In the listing below, find the line that contains "if obj.type not" and the line that contains "return low, high". Quote both and every line between them, exactly, and nothing more.

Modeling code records
# # # #

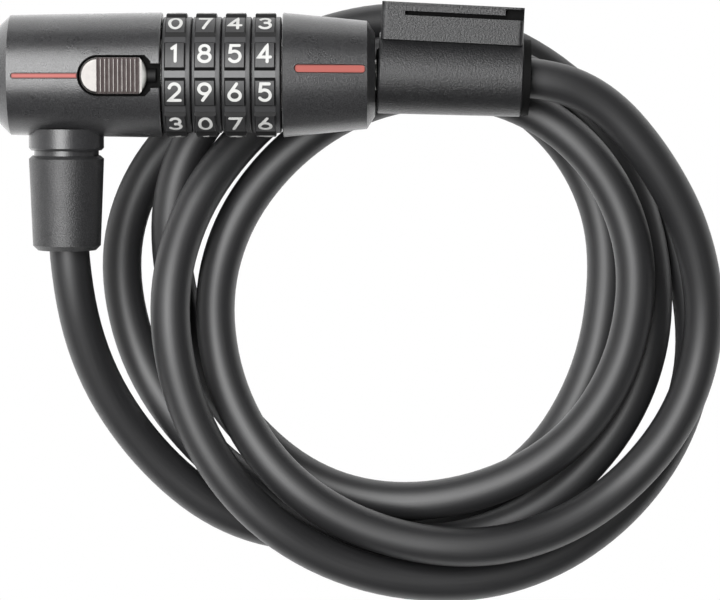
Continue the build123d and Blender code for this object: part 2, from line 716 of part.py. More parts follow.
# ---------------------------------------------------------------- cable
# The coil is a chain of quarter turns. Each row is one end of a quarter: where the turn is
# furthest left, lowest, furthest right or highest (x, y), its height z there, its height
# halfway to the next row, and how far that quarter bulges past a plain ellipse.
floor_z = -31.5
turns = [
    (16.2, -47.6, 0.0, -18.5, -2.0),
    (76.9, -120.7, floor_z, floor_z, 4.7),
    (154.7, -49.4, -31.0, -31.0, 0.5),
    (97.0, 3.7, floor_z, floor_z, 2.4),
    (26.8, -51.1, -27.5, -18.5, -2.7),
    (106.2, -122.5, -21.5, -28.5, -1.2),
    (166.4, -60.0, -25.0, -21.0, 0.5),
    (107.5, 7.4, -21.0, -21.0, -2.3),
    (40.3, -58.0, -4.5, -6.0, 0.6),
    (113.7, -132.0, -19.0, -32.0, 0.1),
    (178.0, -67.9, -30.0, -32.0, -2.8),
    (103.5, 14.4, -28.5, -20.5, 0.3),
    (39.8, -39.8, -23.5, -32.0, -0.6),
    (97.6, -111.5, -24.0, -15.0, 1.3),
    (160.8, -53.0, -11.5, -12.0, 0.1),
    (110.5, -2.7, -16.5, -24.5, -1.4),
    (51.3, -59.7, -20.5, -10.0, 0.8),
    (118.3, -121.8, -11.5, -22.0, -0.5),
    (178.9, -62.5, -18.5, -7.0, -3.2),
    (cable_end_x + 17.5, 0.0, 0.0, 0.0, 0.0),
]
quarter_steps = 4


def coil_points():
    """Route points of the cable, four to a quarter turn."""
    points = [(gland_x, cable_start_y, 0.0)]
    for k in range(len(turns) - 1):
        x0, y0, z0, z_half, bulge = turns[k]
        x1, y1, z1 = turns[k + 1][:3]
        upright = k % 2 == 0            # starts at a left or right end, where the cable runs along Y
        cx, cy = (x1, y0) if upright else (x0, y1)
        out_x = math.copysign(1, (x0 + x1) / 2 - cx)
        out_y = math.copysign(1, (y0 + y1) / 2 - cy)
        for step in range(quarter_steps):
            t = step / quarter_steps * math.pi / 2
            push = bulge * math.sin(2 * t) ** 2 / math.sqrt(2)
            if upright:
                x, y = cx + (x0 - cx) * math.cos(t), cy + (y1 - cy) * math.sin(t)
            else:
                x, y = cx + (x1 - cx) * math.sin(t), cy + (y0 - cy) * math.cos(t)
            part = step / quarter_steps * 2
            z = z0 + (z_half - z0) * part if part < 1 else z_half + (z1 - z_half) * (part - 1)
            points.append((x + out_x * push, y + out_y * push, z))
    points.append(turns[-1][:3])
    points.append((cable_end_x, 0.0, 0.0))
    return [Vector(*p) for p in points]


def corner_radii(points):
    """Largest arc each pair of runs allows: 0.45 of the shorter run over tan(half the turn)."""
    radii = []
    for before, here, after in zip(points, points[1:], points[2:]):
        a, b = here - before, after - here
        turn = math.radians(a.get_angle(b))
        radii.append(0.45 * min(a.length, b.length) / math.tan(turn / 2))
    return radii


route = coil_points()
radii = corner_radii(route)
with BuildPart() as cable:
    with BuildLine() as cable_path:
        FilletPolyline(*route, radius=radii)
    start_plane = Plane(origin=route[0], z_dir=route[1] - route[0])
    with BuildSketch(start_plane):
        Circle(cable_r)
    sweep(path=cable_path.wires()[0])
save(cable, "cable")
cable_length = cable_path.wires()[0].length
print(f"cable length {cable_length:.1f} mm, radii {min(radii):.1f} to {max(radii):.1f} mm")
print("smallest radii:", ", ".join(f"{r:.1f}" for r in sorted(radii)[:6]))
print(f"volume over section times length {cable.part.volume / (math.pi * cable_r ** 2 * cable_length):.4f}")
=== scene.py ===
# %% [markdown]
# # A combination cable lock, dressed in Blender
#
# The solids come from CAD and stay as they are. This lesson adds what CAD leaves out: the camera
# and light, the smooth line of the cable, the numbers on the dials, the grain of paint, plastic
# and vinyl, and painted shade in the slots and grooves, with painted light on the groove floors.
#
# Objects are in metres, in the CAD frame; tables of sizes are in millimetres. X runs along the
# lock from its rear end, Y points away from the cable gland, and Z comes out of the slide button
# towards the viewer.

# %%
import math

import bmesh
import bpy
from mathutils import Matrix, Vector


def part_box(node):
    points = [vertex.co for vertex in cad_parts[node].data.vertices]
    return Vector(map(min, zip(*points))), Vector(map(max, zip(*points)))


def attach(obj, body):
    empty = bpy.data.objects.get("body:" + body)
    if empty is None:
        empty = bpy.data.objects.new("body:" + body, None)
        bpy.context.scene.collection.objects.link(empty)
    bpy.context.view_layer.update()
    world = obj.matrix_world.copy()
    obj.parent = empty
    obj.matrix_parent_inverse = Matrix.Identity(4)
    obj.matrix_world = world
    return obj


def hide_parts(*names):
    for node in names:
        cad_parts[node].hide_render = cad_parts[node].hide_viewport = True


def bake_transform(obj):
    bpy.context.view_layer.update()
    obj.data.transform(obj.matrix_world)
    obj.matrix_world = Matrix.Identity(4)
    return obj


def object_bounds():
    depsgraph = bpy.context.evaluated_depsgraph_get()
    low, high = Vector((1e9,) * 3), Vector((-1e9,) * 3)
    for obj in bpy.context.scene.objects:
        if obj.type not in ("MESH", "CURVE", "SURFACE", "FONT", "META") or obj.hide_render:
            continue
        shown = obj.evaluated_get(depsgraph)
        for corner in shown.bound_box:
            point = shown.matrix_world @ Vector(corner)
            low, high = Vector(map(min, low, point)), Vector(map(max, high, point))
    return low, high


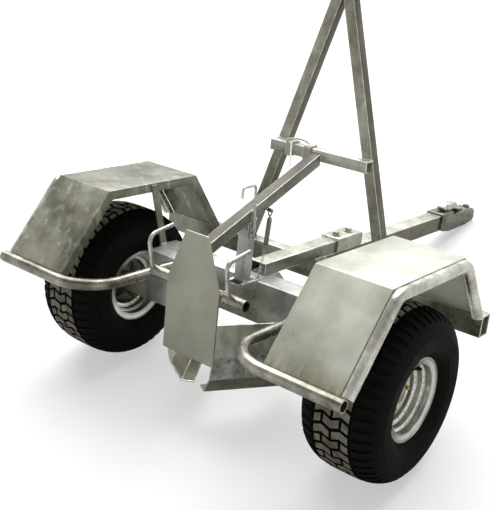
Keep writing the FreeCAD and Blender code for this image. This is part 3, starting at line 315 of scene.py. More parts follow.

# # # #

**Solved exercise**
        if obj.type not in ("MESH", "CURVE", "SURFACE", "FONT", "META") or obj.hide_render:
            continue
        shown = obj.evaluated_get(depsgraph)
        for corner in shown.bound_box:
            point = shown.matrix_world @ Vector(corner)
            low, high = Vector(map(min, low, point)), Vector(map(max, high, point))
    return low, high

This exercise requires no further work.